So here's my question about protocol at an estate sale (garage sale, tag sale, yard sale, whatever you want to call it). When I first got to the estate sale today the first thing I saw was a cart full of records, mostly LPs with a few 78s. The guy says he has a bunch more back in the garage. So I follow him, he mentions something to his mother, who's house he's clearing out, and I chat with her for a minute before searching out this guy who's pulling records out of the garage. Somehow, I didn't take full notice of everything I walked by as I went from the top of his driveway all the way to the garage. Five minutes later after I decide to make an offer on all the records and he accepts I take note of what some guy agreed to a price on ($10) and was about to hand money over for. It was a small key wind cylinder machine. Pretty sure it was a Columbia Q, along with a horn. I was pretty mad at myself for making such a "rookie" mistake and
missing it. So here's the moral dilemma I was thinking about. What if I cut it on that transaction and offered the woman taking the money that I would pay more, after they agreed on a price and he was about to hand her money? Has this ever happened to anyone? I didn't do it and would hope that no one ever does that to me so I'm thinking I did the right thing. Any thoughts?

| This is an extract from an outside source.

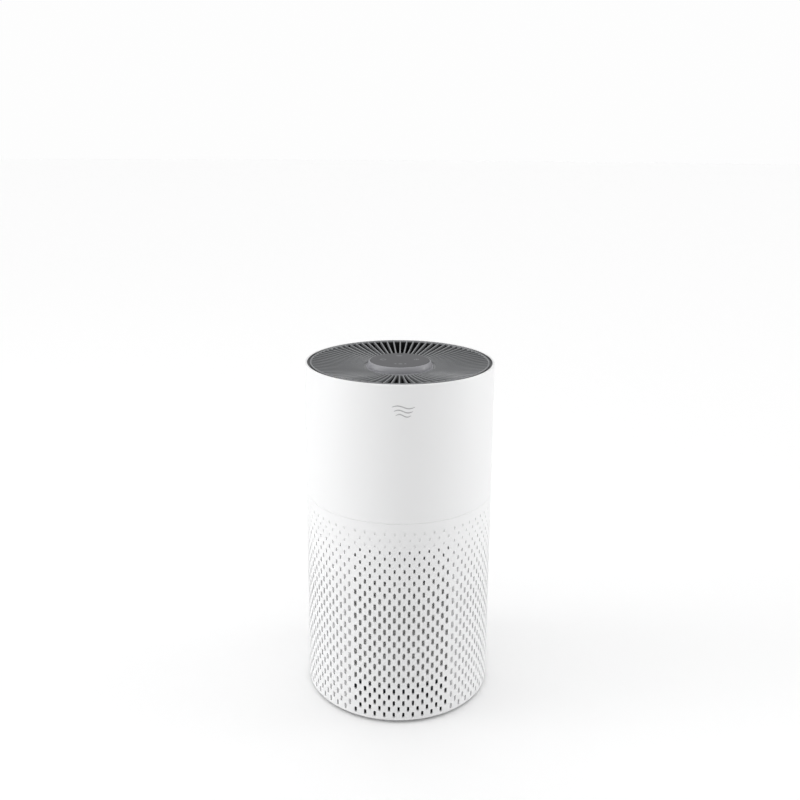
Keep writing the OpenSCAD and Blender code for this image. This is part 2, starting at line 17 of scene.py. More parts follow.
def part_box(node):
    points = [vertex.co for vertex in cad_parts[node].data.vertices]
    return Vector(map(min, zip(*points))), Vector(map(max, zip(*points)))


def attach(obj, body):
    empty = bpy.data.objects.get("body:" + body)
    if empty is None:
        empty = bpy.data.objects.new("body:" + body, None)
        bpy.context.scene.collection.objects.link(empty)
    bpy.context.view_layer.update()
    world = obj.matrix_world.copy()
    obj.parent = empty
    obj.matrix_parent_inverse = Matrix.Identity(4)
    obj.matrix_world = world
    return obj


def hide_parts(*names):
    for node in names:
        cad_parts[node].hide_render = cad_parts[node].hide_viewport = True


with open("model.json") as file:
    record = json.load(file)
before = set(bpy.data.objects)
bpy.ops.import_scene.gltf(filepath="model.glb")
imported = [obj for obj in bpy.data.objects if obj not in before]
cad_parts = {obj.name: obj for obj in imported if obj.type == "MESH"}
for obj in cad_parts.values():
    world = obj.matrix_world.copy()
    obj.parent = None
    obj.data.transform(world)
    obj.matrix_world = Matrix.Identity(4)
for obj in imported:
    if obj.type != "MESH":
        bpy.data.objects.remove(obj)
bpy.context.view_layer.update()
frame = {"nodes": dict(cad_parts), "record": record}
MM = 0.001
print("CAD nodes:", len(frame["nodes"]))

# %% [markdown]
# ## Sizes that everything shares
# The boxes of the CAD nodes give the driving sizes, rounded to a tenth of a millimetre because a
# tessellated circle is a hair narrower than the true one. Everything below is worked out from them,
# so that a new pack with other sizes still fits.

# %% Read the driving sizes
def node_radius(node):
    """Largest half width of a round CAD node, to a tenth of a millimetre."""
    low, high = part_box(node)
    return round(max(high.x, high.y, -low.x, -low.y), 4)


def node_heights(node):
    """Lowest and highest z of a CAD node, to a tenth of a millimetre."""
    low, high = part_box(node)
    return round(low.z, 4), round(high.z, 4)


BODY_R = node_radius("upper_shell")
WALL = 2.4 * MM
INNER_R = BODY_R - WALL
SHELL_LOW, SEAM_Z = node_heights("lower_shell")
RIM_Z = node_heights("upper_shell")[1]
PANEL_R = node_radius("touch_panel")
PANEL_LOW, PANEL_TOP = node_heights("touch_panel")
print("body radius", BODY_R, "seam", SEAM_Z, "rim", RIM_Z)

# %% [markdown]
# ## Two ways to make a surface
# A moulded ring, a cap or a shell is a profile turned about the upright axis, so one function turns a
# list of (radius, height) points. Everything else starts as loose faces, which are welded where their
# corners meet: points closer than a ten-thousandth of a millimetre become one, so the seams close.

# %% Mesh helpers
def welded_mesh(name, verts, faces):
    """Mesh whose meeting corners are one vertex and whose sides face outwards."""
    mesh = bpy.data.meshes.new(name)
    mesh.from_pydata(np.asarray(verts).tolist(), [], faces)
    work = bmesh.new()
    work.from_mesh(mesh)
    bmesh.ops.remove_doubles(work, verts=work.verts, dist=1e-7)
    bmesh.ops.recalc_face_normals(work, faces=work.faces)
    work.to_mesh(mesh)
    work.free()
    return mesh


def in_scene(name, data):
    """Object for a mesh, a lamp or a camera, linked into the scene."""
    piece = bpy.data.objects.new(name, data)
    bpy.context.scene.collection.objects.link(piece)
    return piece


def rows_of_quads(rows, count, closed=True):
    """Quads between neighbouring rows of count points; in closed rows the last point meets the first."""
    r, i = np.meshgrid(np.arange(rows - 1), np.arange(count if closed else count - 1), indexing="ij")
    j = (i + 1) % count
    below, above = r * count, (r + 1) * count
    return np.stack([below + i, below + j, above + j, above + i], -1).reshape(-1, 4)


def tube_faces(rows, count):
    """Quads of a tube made of closed rows, and one face over each of its ends."""
    ends = [list(range(count))[::-1], list(range((rows - 1) * count, rows * count))]
    return rows_of_quads(rows, count).tolist() + ends


def copies(faces, count, points):
    """The faces of one shape, repeated for every copy, where each copy has this many points."""
    return [[index + points * copy for index in face] for copy in range(count) for face in faces]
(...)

I talked with the guy I bought the records from that I wished I had seen that and he even said I should have bid higher on it and started a bidding war. He had no clue what it was. Then he took me into his basement and showed me a Victor Granada machine that was in bad shape so was basically a parts machine. There's still another floor to go through and have another sale and he thinks there may be more so I may not have completely lost out on possible interesting phonograph stuff.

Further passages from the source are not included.